The boy arrives at Santiago's shack the morning after the old man returns, as
he has each of the previous mornings. Manolin has already been to the harbor, and has
seen Santiago's skiff and the 18 foot long marlin skeleton. When he sees the
sleeping old man's hands the boy begins to cry. As he passes other fishermen to obtain
coffee for Santiago, he "did not care that they saw him crying" (122).
The old man finally wakes up with the boy by his side, and they talk briefly. Santiago
learns that the coast guard and airplanes had been searching the ocean for
him during his three day absence. In addition, the boy informs Santiago that they will fish
together again, in spite of Manolin's parents' orders. When the old man protests that
he is not lucky anymore, the boy replies, "The hell with luck. I'll bring the luck
with me" (125). After Santiago reveals that he suffered "plenty," (126) Manolin leaves --
crying again -- to bring food, newspapers, and medicine for Santiago's hands.

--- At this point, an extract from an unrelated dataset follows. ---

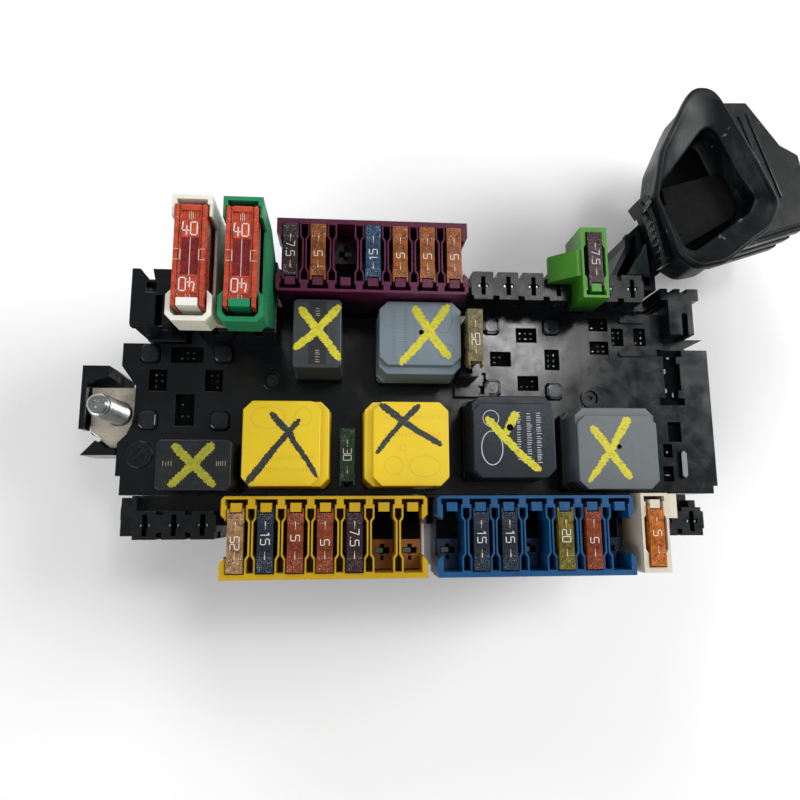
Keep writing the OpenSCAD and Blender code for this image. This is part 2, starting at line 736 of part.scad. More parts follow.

Down at the harbor several tourists see the marlin's long white spine "in the
water among the empty beer cans and dead barracudas" (126). When they ask a waiter what
it is, the man replies, "Eshark," (127) trying to explain what had happened. The
tourists misunderstand, believing they are seeing a shark's skeleton, and remain
oblivious to the three day saga that destroyed, but did not defeat, the old man. After his
time of suffering Santiago finally rests, and the novel ends how it began, as "Up the road, in
his shack, the old man was sleeping again. He was still sleeping on his face and the boy
was sitting by him watching him. The old man was dreaming about the lions" (127).